● **Problem description**
Reproduce only the lines from the one containing "return parts" through the one containing "point = shown.matrix_world", exactly as written and with both ends included.

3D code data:

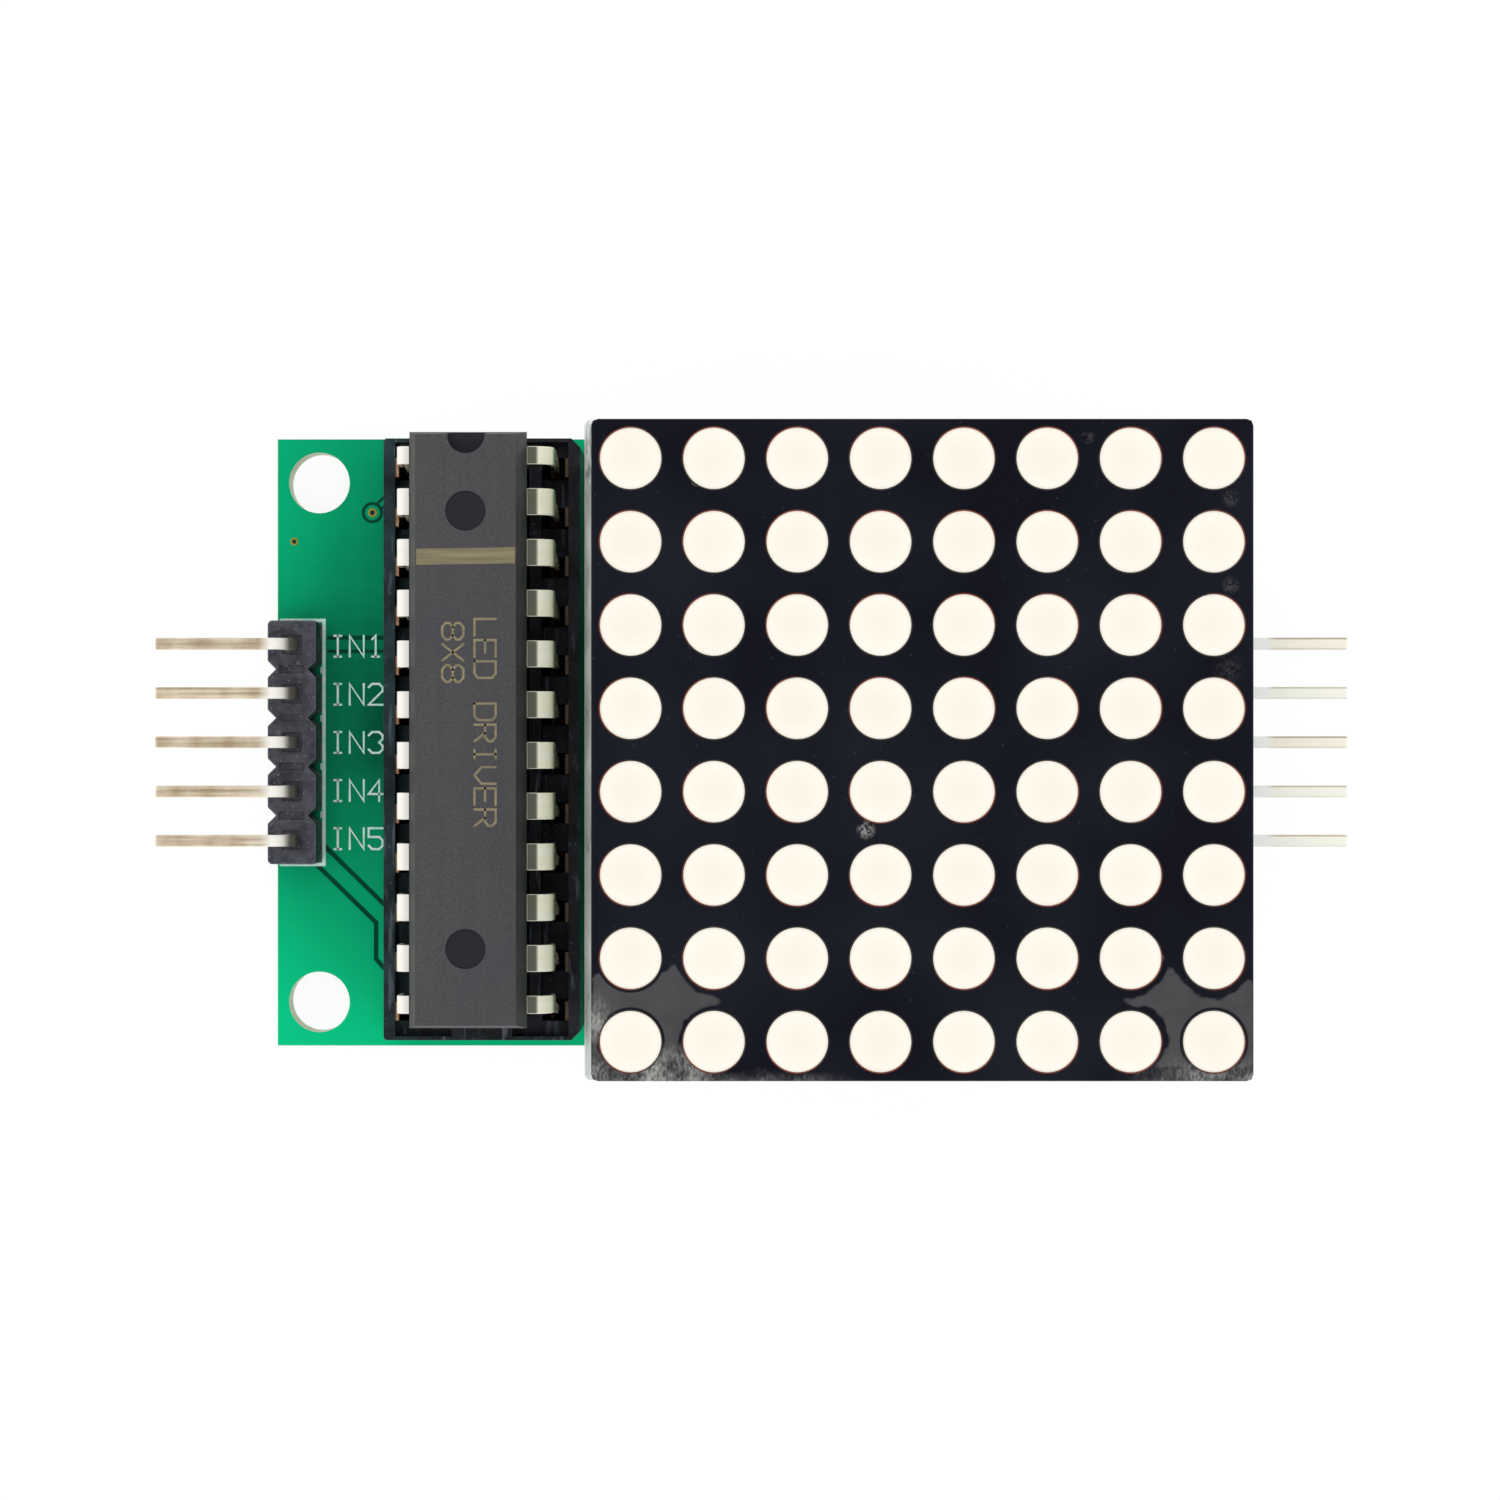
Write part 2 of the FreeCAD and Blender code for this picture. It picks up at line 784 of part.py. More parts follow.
def all_parts():
    parts = {"circuit_board": circuit_board()}
    for side, use in ((-1, "input"), (1, "output")):
        parts[use + "_header_body"] = header_body(side)
        for number, y in enumerate(reversed(header_ys()), 1):
            parts[use + "_header_pin_" + str(number)] = header_pin(side, y)
    parts["chip_socket_body"] = socket_body()
    parts["chip_body"] = chip_body()
    for side in (-1, 1):
        parts["chip_socket_contacts_" + side_name(side)] = socket_contacts(side)
        parts["chip_leads_" + side_name(side)] = chip_leads(side)
    for side in (-1, 1):
        parts["display_socket_body_" + row_name(side)] = strip_body(side)
        parts["display_socket_contacts_" + row_name(side)] = strip_contacts(side)
        parts["matrix_pins_" + row_name(side)] = matrix_pins(side)
    parts["matrix_housing"] = matrix_housing()
    parts["matrix_mask"] = matrix_mask()
    parts["matrix_board"] = matrix_board()
    parts["matrix_dies"] = matrix_dies()
    parts["matrix_potting"] = matrix_potting()
    parts["electrolytic_can"] = electrolytic_can()
    parts["electrolytic_bung"] = electrolytic_bung()
    parts["electrolytic_leads"] = electrolytic_leads()
    parts["ceramic_body"] = ceramic_body()
    parts["ceramic_leads"] = ceramic_leads()
    parts["resistor_body"] = resistor_body()
    parts["resistor_leads"] = resistor_leads()
    return parts


os.makedirs("parts", exist_ok=True)
for node, shape in all_parts().items():
    shape.exportStep("parts/" + node + ".step")
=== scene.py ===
import bpy
import random
from math import atan2, copysign, cos, hypot, pi, radians, sin
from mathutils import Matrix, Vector

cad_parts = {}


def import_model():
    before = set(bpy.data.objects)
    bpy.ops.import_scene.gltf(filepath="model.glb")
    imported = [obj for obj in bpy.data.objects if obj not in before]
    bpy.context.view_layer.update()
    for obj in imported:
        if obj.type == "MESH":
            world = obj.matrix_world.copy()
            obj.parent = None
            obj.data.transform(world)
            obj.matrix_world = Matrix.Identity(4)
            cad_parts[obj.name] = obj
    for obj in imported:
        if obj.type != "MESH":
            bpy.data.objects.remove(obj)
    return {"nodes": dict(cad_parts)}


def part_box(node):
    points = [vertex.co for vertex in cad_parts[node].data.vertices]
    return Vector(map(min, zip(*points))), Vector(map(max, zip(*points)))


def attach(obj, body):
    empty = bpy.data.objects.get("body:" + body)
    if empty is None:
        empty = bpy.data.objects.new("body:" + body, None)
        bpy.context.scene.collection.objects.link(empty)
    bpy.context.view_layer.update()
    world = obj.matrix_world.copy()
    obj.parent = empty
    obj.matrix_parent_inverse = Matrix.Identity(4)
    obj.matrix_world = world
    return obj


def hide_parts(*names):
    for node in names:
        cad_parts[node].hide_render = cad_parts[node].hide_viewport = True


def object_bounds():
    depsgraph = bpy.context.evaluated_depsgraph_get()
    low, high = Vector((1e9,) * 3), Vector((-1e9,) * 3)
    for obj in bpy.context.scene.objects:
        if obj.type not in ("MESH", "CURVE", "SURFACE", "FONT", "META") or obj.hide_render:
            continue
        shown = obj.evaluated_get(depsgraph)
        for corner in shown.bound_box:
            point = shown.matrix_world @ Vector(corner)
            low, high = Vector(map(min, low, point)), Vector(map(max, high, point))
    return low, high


# Looks of the LED dot matrix module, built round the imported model.
# Lengths are in millimetres. MM turns them into metres where a mesh, lamp or camera is made.

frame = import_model()
cad_low, cad_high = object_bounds()

MM = 0.001
BODY = "root"
# Less than this is no distance between two points of an outline
tiny = 1e-6


def span(node):
    """Lowest and highest corner of a CAD node."""
    low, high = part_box(node)
    return low / MM, high / MM


def middle(node):
    low, high = span(node)
    return (low + high) / 2


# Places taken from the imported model
board_high = span("circuit_board")[1]
board_top = board_high.z
tail_bottom = cad_low.z / MM
socket_high = span("chip_socket_body")[1]
socket_mid = middle("chip_socket_body")
socket_top = socket_high.z
chip_low, chip_high = span("chip_body")
chip_mid = middle("chip_body")
chip_top = chip_high.z
plate_low, plate_high = span("matrix_mask")
plate_bottom = plate_low.z
plate_top = plate_high.z
display_mid = middle("matrix_mask")

# Pin grid
pitch = 2.54
header_pin_count = 5
socket_row_count = 12
strip_pin_count = 8

# Camera, straight above the module
camera_x = -0.07
camera_y = -0.4
camera_z = 183.04
camera_lens = 82.48
camera_near = 10
camera_far = 10000
sensor_width = 36.0


# Meshes

line_end_steps = 3
# Circles of points in a flat washer, the last of them on the first
washer_circles = 5
weld_distance = 0.0005


class Shape:
    """Points and faces of one piece; materials numbers the faces that don't have its first."""

    def __init__(self):
        self.points = []
        self.faces = []
        self.materials = {}

    def add(self, points, faces):
        start = len(self.points)
        self.points += points
        self.faces += [tuple(start + i for i in face) for face in faces]

    def rings(self, rings, caps=None):
        """Skin through closed rings of equally many points, with caps on the first and last."""
        count = len(rings[0])
        last = (len(rings) - 1) * count
        faces = []
        for base in range(0, last, count):
            for i in range(count):
                j = (i + 1) % count
                faces.append((base + i, base + j, base + count + j, base + count + i))
        for cap in [range(count)] if caps is None else caps:
            faces.append(tuple(reversed(cap)))
            faces.append(tuple(last + i for i in cap))
        self.add([point for ring in rings for point in ring], faces)

    def ribbon(self, path, width, low, high):
        """Flat line of even width with round ends."""
        left, right = ribbon_sides([Vector(p) for p in path], width / 2)
        outline = right + round_end(right[-1], left[-1]) + left[::-1] + round_end(left[0], right[0])
        rings = [[(p.x, p.y, z) for p in outline] for z in (low, high)]
        self.rings(rings, ribbon_faces(len(right), len(outline)))

    def disc_ring(self, x, y, inner, outer, low, high, sides):
        """Flat washer."""
        section = ((inner, low), (outer, low), (outer, high), (inner, high), (inner, low))
        self.rings([circle(x, y, z, radius, sides) for radius, z in section], ())

    def make(self, name, materials, slot, smooth=35):
        """Piece of the module; edges sharper than an angle stay sharp. Its slot is not used."""
        mesh = bpy.data.meshes.new(name)
        mesh.from_pydata([Vector(p) * MM for p in self.points], [], self.faces)
        for material in materials:
            mesh.materials.append(finishes[material].material)
        for face, number in self.materials.items():
            mesh.polygons[face].material_index = number
        mesh.validate()
        if smooth:
            mesh.shade_smooth()
            mesh.set_sharp_from_angle(angle=radians(smooth))
        piece = bpy.data.objects.new(name, mesh)
        bpy.context.scene.collection.objects.link(piece)
        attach(piece, BODY)
        return piece


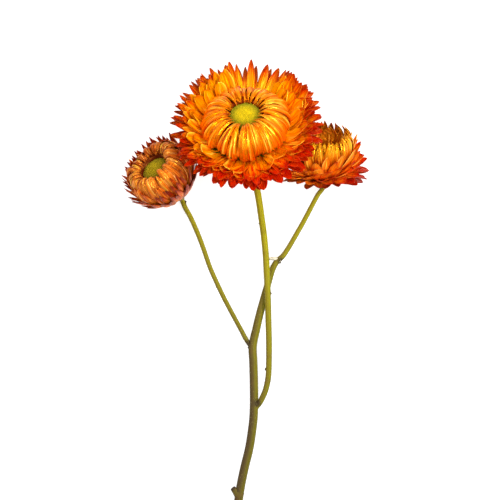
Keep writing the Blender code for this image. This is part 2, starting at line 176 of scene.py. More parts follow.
class Finish:
    """A material and the means to draw its colour, gloss and relief with nodes."""

    def __init__(self, name, **constants):
        self.material = bpy.data.materials.new(name)
        self.material.use_nodes = True
        self.tree = self.material.node_tree
        self.shader = self.tree.nodes["Principled BSDF"]
        for label, value in constants.items():
            self.shader.inputs[label.replace("_", " ").title().replace("Ior", "IOR")].default_value = value

    def feed(self, socket, value):
        if isinstance(value, Signal):
            self.tree.links.new(value.socket, socket)
        else:
            socket.default_value = value

    def node(self, kind, settings, inputs, output=0):
        node = self.tree.nodes.new(kind)
        for name, value in settings.items():
            setattr(node, name, value)
        for name, value in inputs.items():
            self.feed(node.inputs[name], value)
        return Signal(self, node.outputs[output])

    def read(self, attribute):
        return self.node("ShaderNodeAttribute", {"attribute_name": attribute}, {}, "Fac")

    def mix(self, share, first, second, blend="MIX"):
        settings = {"data_type": "RGBA", "blend_type": blend}
        return self.node("ShaderNodeMix", settings, {0: share, 6: first, 7: second}, 2)

    def vector(self, x, y, z):
        return self.node("ShaderNodeCombineXYZ", {}, {0: x, 1: y, 2: z})

    def noise(self, vector, scale, detail=2.0, roughness=0.5):
        inputs = {"Vector": vector, "Scale": scale, "Detail": detail, "Roughness": roughness}
        return self.node("ShaderNodeTexNoise", {}, inputs, "Fac")

    def place(self):
        return self.node("ShaderNodeTexCoord", {}, {}, "Object")

    def relief(self, height, depth):
        """Bumps of that depth in metres."""
        inputs = {"Height": height, "Distance": depth, "Strength": 1.0}
        return self.node("ShaderNodeBump", {}, inputs, "Normal")

    def shade(self, **sockets):
        for label, value in sockets.items():
            self.feed(self.shader.inputs[label.replace("_", " ").title()], value)
        return self.material


# Shapes

def smooth_point(points, share):
    """The point at that share of a smooth curve through the points, which are Vectors."""
    spans = len(points) - 1
    along = min(max(share, 0.0), 1.0) * spans
    span = min(int(along), spans - 1)
    t = along - span
    before = points[span - 1] if span else points[0] * 2 - points[1]
    start, end = points[span], points[span + 1]
    after = points[span + 2] if span + 2 < len(points) else end * 2 - start
    return 0.5 * (
        start * 2
        + (end - before) * t
        + (before * 2 - start * 5 + end * 4 - after) * t * t
        + (start * 3 - before - end * 3 + after) * t * t * t
    )


def between(first, second, share):
    return first + (second - first) * share


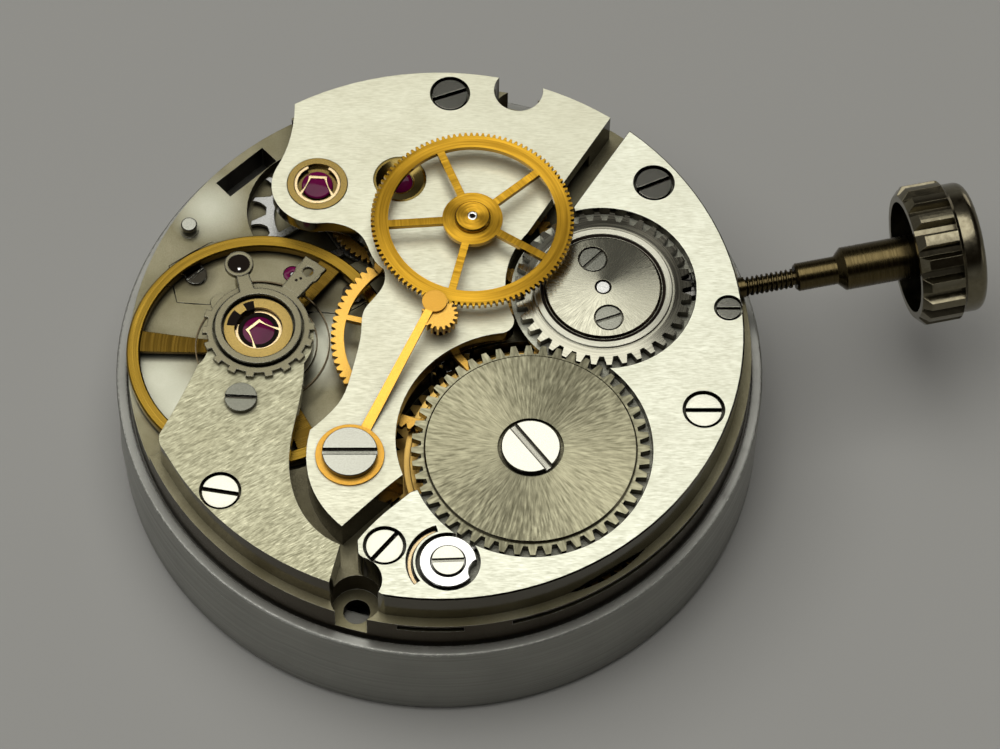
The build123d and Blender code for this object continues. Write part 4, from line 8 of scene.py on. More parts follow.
import json
import logging
import math
from dataclasses import dataclass, replace
from enum import Enum

import bmesh
import bpy
from mathutils import Matrix, Vector

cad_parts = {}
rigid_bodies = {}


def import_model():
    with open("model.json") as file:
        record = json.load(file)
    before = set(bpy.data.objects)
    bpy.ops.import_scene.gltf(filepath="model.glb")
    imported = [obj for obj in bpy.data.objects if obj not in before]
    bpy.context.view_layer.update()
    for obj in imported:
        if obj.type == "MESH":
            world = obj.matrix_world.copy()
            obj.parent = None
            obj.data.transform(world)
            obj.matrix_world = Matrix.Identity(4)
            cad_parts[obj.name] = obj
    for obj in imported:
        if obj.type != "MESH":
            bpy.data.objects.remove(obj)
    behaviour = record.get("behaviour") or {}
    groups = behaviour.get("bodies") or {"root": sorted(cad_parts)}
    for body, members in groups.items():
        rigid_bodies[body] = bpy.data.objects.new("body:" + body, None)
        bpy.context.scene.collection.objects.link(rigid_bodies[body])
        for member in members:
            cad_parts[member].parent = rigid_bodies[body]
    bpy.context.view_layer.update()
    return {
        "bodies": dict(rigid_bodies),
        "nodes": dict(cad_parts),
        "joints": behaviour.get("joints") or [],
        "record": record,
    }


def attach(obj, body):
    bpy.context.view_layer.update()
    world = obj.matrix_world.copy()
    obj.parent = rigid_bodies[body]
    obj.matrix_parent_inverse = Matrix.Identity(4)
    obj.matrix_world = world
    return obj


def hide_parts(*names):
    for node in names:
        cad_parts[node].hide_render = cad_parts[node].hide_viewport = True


Colour = tuple[float, float, float]
Place = tuple[float, float]
Profile = tuple[Place, ...]
Socket = bpy.types.NodeSocket

LOG = logging.getLogger("movement")
MM = 0.001
MERGE_M = 1e-7
SHARP_TURN = math.radians(18.0)

# Plan places of the upright axes.
BARREL: Place = (2.216, -5.783)
CROWN_WHEEL: Place = (6.423, 0.427)
THIRD: Place = (2.109, 3.911)
FOURTH: Place = (-0.1185, 6.7664)
BALANCE: Place = (-6.695, 1.304)

# Colours that metal takes: painted shade in sheltered places, on walls and in a wheel's middle,
# and bare metal and painted highlights along sharp edges.
SHELTER_SHADE: Colour = (0.018, 0.014, 0.008)
SHADED_WALL: Colour = (0.03, 0.018, 0.008)
INNER_SHADE_GILT: Colour = (0.06, 0.034, 0.006)
BARE_METAL_AND_GLINT: Colour = (0.88, 0.88, 0.80)

# How the metal's nodes fade from one look to another.
LEVEL_FACE = 0.98  # upright share of the normal from which a face is level
UNSHADED_OPENNESS = 0.85  # openness from which a place takes no painted shade
SHELTER_SHADE_FADE = 0.3  # least step of openness from full painted shade to none
POOL_CORE = 0.15  # share of a painted reflection's radius that takes its full tone
INNER_SHADE_SHARE = 0.75  # how far the painted shade in the middle of a wheel takes its colour
INNER_SHADE_FADE = 0.08
CONE_FADE = 0.05
LINE_RELIEF = 0.006
PATCHES_PER_MM = 0.55
SPECKLES_PER_MM = 7.0
SPECKLE_LOW = 0.2  # wear and painted highlight between the speckles
SPECKLE_STEP = (0.42, 0.6)
WEAR_GLINT_TURN = (0.8, 0.97)  # rounded normal against true normal, from bare to covered
WALL_SPREAD = (0.8, 1.3)  # how far patches change the roughness of walls


class Grain(Enum):
    """How the grinding lines of a surface run."""

    PLAIN = "no direction"
    STRAIGHT = "parallel lines"
    RINGS = "rings about an upright axis"
    SUNBURST = "rays from an upright axis"
    TURNED = "rings about the stem"
    WALL = "level lines round an upright wall"


class Tone(Enum):
    """A soft patch of painted reflection and shade on the plate: its colour and its greatest
    share.
    """

    BRIGHT = ((0.60, 0.61, 0.50), 0.6)
    DARK = ((0.015, 0.011, 0.007), 0.9)


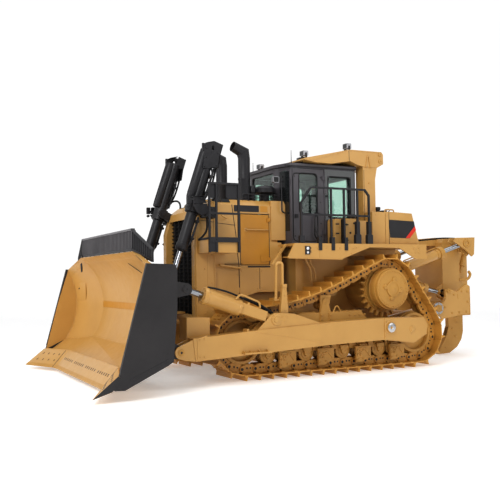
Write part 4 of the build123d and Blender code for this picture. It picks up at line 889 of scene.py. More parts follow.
def round_rect(cx, cz, w, h, r, n=5):
    pts = []
    for sx, sz, a0 in ((1, 1, 0), (-1, 1, 90), (-1, -1, 180), (1, -1, 270)):
        for i in range(n + 1):
            a = radians(a0 + 90 * i / n)
            pts.append((cx + sx * (w / 2 - r) + r * cos(a), cz + sz * (h / 2 - r) + r * sin(a)))
    return pts


m = Mesh()
for i in range(24):
    z = 1.16 + i * 0.072
    m.prism([(0.398, z), (0.432, z + 0.018), (0.432, z + 0.026), (0.398, z + 0.008)], -0.642, 0.642)
for y in (-0.43, -0.215, 0.0, 0.215, 0.43):
    m.box((0.398, 0.448), (y - 0.010, y + 0.010), (1.125, 2.895))
m.out("grille_bars", RUB, "tractor", slot="black_paint")
m = Mesh()
for s in (1, -1):
    m.box((0.538, 0.548), (s * 0.735 - 0.055, s * 0.735 + 0.055), (1.02, 2.60))
    for i in range(9):
        m.bolt((0.548, s * 0.765, 1.10 + 0.18 * i), (1, 0, 0), 0.013, 0.010)
    m.box((0.536, 0.552), (s * 0.665 - 0.012, s * 0.665 + 0.012), (1.12, 2.62))
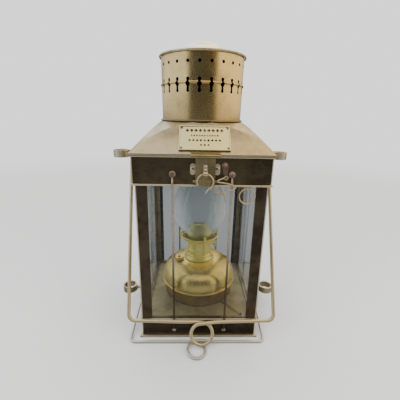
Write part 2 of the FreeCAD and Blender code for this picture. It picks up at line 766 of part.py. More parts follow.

● **Completed task**
    return parts


os.makedirs("parts", exist_ok=True)
for node, shape in all_parts().items():
    shape.exportStep("parts/" + node + ".step")
=== scene.py ===
import bpy
import random
from math import atan2, copysign, cos, hypot, pi, radians, sin
from mathutils import Matrix, Vector

cad_parts = {}


def import_model():
    before = set(bpy.data.objects)
    bpy.ops.import_scene.gltf(filepath="model.glb")
    imported = [obj for obj in bpy.data.objects if obj not in before]
    bpy.context.view_layer.update()
    for obj in imported:
        if obj.type == "MESH":
            world = obj.matrix_world.copy()
            obj.parent = None
            obj.data.transform(world)
            obj.matrix_world = Matrix.Identity(4)
            cad_parts[obj.name] = obj
    for obj in imported:
        if obj.type != "MESH":
            bpy.data.objects.remove(obj)
    return {"nodes": dict(cad_parts)}


def part_box(node):
    points = [vertex.co for vertex in cad_parts[node].data.vertices]
    return Vector(map(min, zip(*points))), Vector(map(max, zip(*points)))


def attach(obj, body):
    empty = bpy.data.objects.get("body:" + body)
    if empty is None:
        empty = bpy.data.objects.new("body:" + body, None)
        bpy.context.scene.collection.objects.link(empty)
    bpy.context.view_layer.update()
    world = obj.matrix_world.copy()
    obj.parent = empty
    obj.matrix_parent_inverse = Matrix.Identity(4)
    obj.matrix_world = world
    return obj


def hide_parts(*names):
    for node in names:
        cad_parts[node].hide_render = cad_parts[node].hide_viewport = True


def object_bounds():
    depsgraph = bpy.context.evaluated_depsgraph_get()
    low, high = Vector((1e9,) * 3), Vector((-1e9,) * 3)
    for obj in bpy.context.scene.objects:
        if obj.type not in ("MESH", "CURVE", "SURFACE", "FONT", "META") or obj.hide_render:
            continue
        shown = obj.evaluated_get(depsgraph)
        for corner in shown.bound_box:
            point = shown.matrix_world @ Vector(corner)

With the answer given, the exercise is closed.